If you must know, the film follows Brad (Wahlberg) and Elijah (Hauser), two marketing executives for a condom manufacturing company who come up with a bold new design that covers the testicles as well as the penis. “Why hasn’t anyone thought of this before?”, several characters ask at different intervals. The answer, at least to anyone with a brain, is because it’s a stupid idea and looks even stupider when put into practise. But in this universe where everyone is an idiot, Brad and Elijah manage to successfully pitch it as the official condom of the upcoming World Cup in Brazil, where they’re eventually invited to witness the feverishly anticipated final between the Brazilian and Argentinian football teams.
However, a drunken match-costing mishap involving the aggressively phallic-shaped mascot lands the both of them on top of everyone’s kill list, forcing them on a madcap journey across the country and towards safety, encountering along the way some murderous environmentalists, a coked-up alligator, and Sacha Baron Cohen as a long-haired cartel leader who’s always one mispronounced word away from becoming the Brazilian equivalent of Mickey Rooney in Breakfast at Tiffany’s.
I almost feel bad putting a Blake Edwards movie in the same sentence as a description of Balls Up, because Edwards may not have gotten everything right in his own career but even at his weakest, he proved to be a far stronger comedic filmmaker than a solo Peter Farrelly has become. The director is in full “point the camera there and hope for the best” mode here, making little or no attempt to make anything in Reese and Wernick’s surprisingly lethargic script sound even the slightest bit funny, with sight gags that make little sense or are just there for shock value and nothing else. His actors are left to simply mug their way through the brain-dead material, which to their credit they remain firmly committed to, even if some of them are stripped of any and all dignity in scenes where the likes of Benjamin Bratt smoke crack and strip butt-naked before swinging across a night club like Tarzan.

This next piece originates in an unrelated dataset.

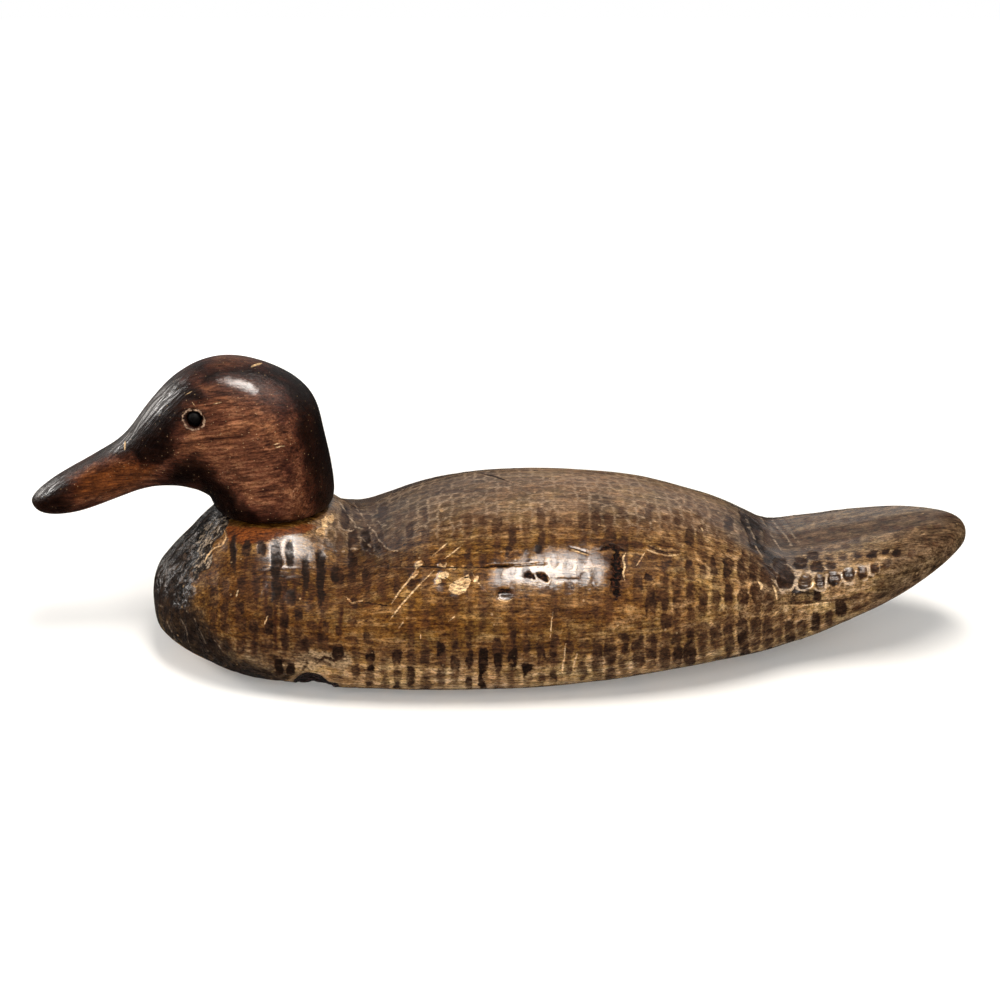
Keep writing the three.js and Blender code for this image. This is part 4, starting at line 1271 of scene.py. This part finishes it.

It’s a dead-zone of comedy, made all the more desolate by Farrelly’s complete lack of directorial restraint, and a script that, once again, goes for broke with its one joke and refuses to stop, even when it’s clear that the joke wasn’t all that funny in the first place. Moreover, the concept of an entire country setting out to kill these two dunderheaded protagonists is barely even touched upon, as the film spends most of its time in a handful of secluded locations such as Cohen’s luxurious compound and the environmentalists’ rainforest campsite, presumably because whatever budget they had couldn’t, or wouldn’t, be spent on hundreds of extras chasing after them through the streets of wherever is doubling for Brazil. It makes the film look surprisingly cheap, particularly with some bad green-screen and CGI animals cluttering up a tension-free second-half, where barely anything happens until an unearned climax that even A Goofy Movie pulled off in far better ways.
Look, there’s nothing wrong with a raunchy comedy every now and then, especially one that relies so heavily on crude body humour. But there has to be so much more than just endless dick jokes: you need variety, whether it’s different kinds of gags or characters you don’t mind seeing all the slapstick happen to. Balls Up doesn’t have any of that, instead sticking to one drawn-out joke and getting fewer and fewer laughs every time, under lifeless direction that refuses to appeal towards anyone with more than one braincell.
It’s lowest-common-denominator all the way, and it’s just utterly miserable to even talk about, let alone actually watch.
Balls Up couldn’t be a more appropriate title, for not only is it a truly awful comedy that represents the worst of director Peter Farrelly’s comedic potential, but thanks to a laugh-free script that relies so heavily on a single unfunny dick joke all throughout, it’s also a genuine drag that nobody should be forced to sit through.